Set down, without alteration, the lines from the one that contains "List this object's" through the final line of the material below.
• • • •
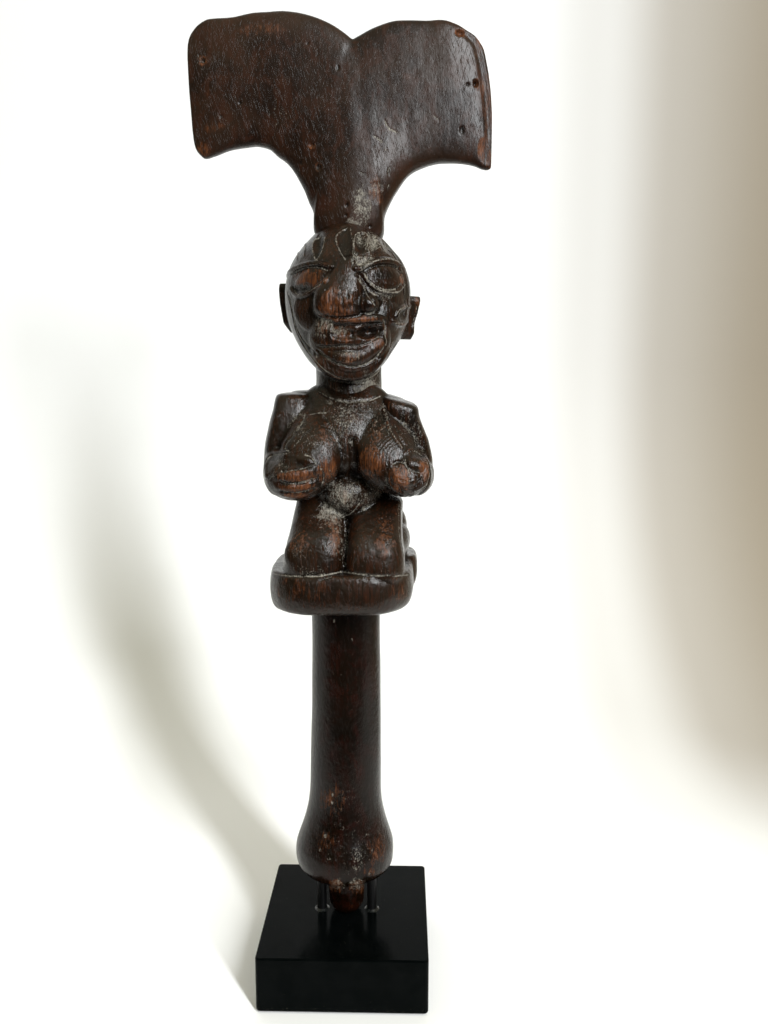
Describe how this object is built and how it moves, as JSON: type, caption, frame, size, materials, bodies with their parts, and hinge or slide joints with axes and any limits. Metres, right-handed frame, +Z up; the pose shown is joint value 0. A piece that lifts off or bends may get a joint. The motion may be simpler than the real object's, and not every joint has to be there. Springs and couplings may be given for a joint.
{
  "type": "shango dance wand",
  "caption": "Carved wooden dance wand with a double axe blade on a kneeling figure, held upright by two pins in a square block.",
  "frame": {"origin": "middle of the stand's underside, on the table", "axes": "+Z up along the wand, the figure faces -Y, +X to the viewer's right"},
  "size_m": [0.1261, 0.0801, 0.4262],
  "materials": {
    "carved_wood": "dark handled patina, semi-gloss, worn to red-brown on the high places",
    "black_paint": "satin black paint on wood",
    "black_steel": "semi-gloss black",
    "glue": "hardened, glossy",
    "felt": "matt black felt"
  },
  "bodies": {
    "stand": {"display_block": "black_paint", "left_pin": "black_steel", "right_pin": "black_steel", "left_pin_bead": "glue", "right_pin_bead": "glue", "felt_pad": "felt"},
    "wand": {"wand": "carved_wood"}
  },
  "joints": [
    {"name": "wand_lift", "type": "slide", "parent": "stand", "child": "wand", "axis": [0, 0, 1], "range_m": [0, 0.04]}
  ]
}
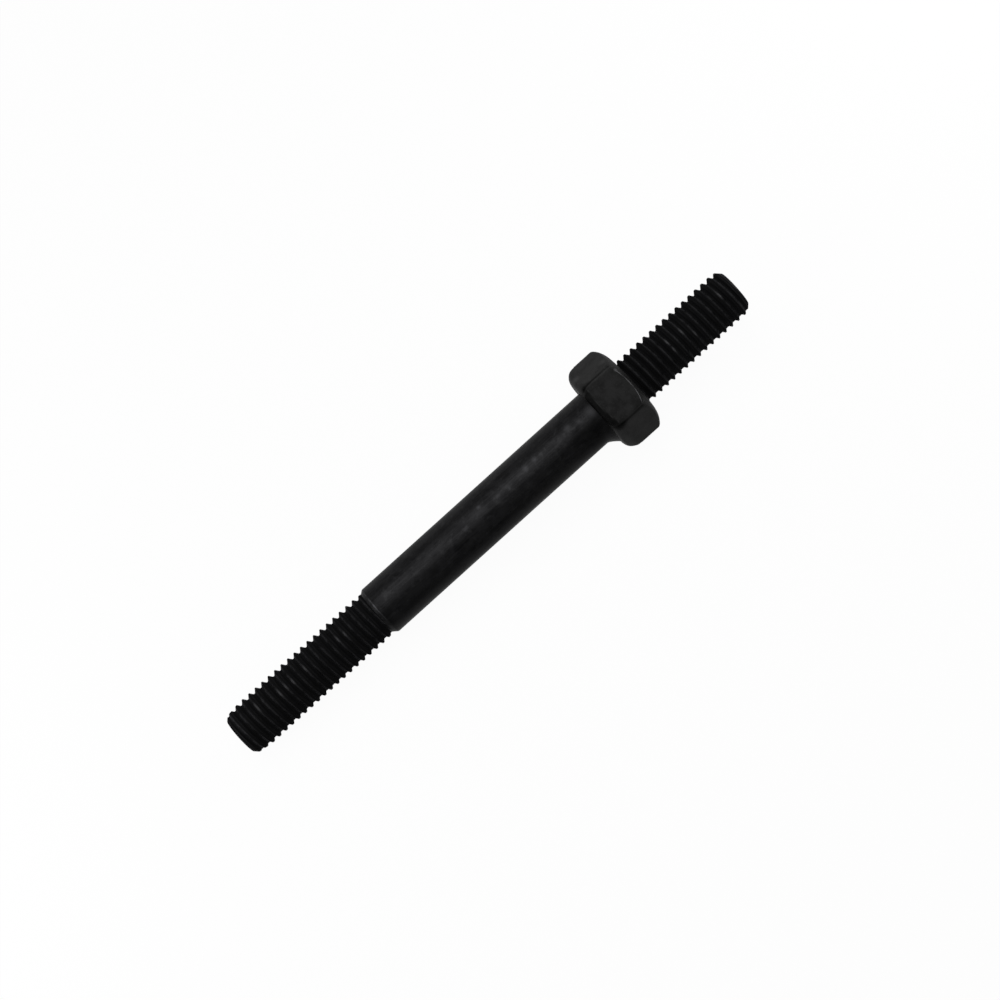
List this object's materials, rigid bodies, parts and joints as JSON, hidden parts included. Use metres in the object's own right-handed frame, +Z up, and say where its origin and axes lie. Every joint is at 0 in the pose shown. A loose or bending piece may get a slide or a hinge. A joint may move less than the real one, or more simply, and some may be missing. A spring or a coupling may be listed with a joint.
{
  "type": "double ended stud",
  "caption": "Threaded stud with a plain shank between its two threaded ends and a forged hexagon collar near the shorter end.",
  "frame": {"origin": "under the middle of the lying stud, on the surface it rests on", "axes": "+Z up, +X level towards the short thread's end, +Y across; the stud's own axis lies in the XZ plane and rises by 2.2 degrees towards +X, because it rests on its collar and on the long thread's tip"},
  "size_m": [0.096, 0.0148, 0.0132],
  "materials": {
    "black_oxide_steel": "black oxide over forged and rolled steel, matt on the collar, worn bright on its rims"
  },
  "bodies": {
    "root": {"stud": "black_oxide_steel"}
  },
  "joints": []
}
• • • •
## Exercise solution
List this object's materials, rigid bodies, parts and joints as JSON, hidden parts included. Use metres in the object's own right-handed frame, +Z up, and say where its origin and axes lie. Every joint is at 0 in the pose shown. A loose or bending piece may get a slide or a hinge. A joint may move less than the real one, or more simply, and some may be missing. A spring or a coupling may be listed with a joint.
{
  "type": "double ended stud",
  "caption": "Threaded stud with a plain shank between its two threaded ends and a forged hexagon collar near the shorter end.",
  "frame": {"origin": "under the middle of the lying stud, on the surface it rests on", "axes": "+Z up, +X level towards the short thread's end, +Y across; the stud's own axis lies in the XZ plane and rises by 2.2 degrees towards +X, because it rests on its collar and on the long thread's tip"},
  "size_m": [0.096, 0.0148, 0.0132],
  "materials": {
    "black_oxide_steel": "black oxide over forged and rolled steel, matt on the collar, worn bright on its rims"
  },
  "bodies": {
    "root": {"stud": "black_oxide_steel"}
  },
  "joints": []
}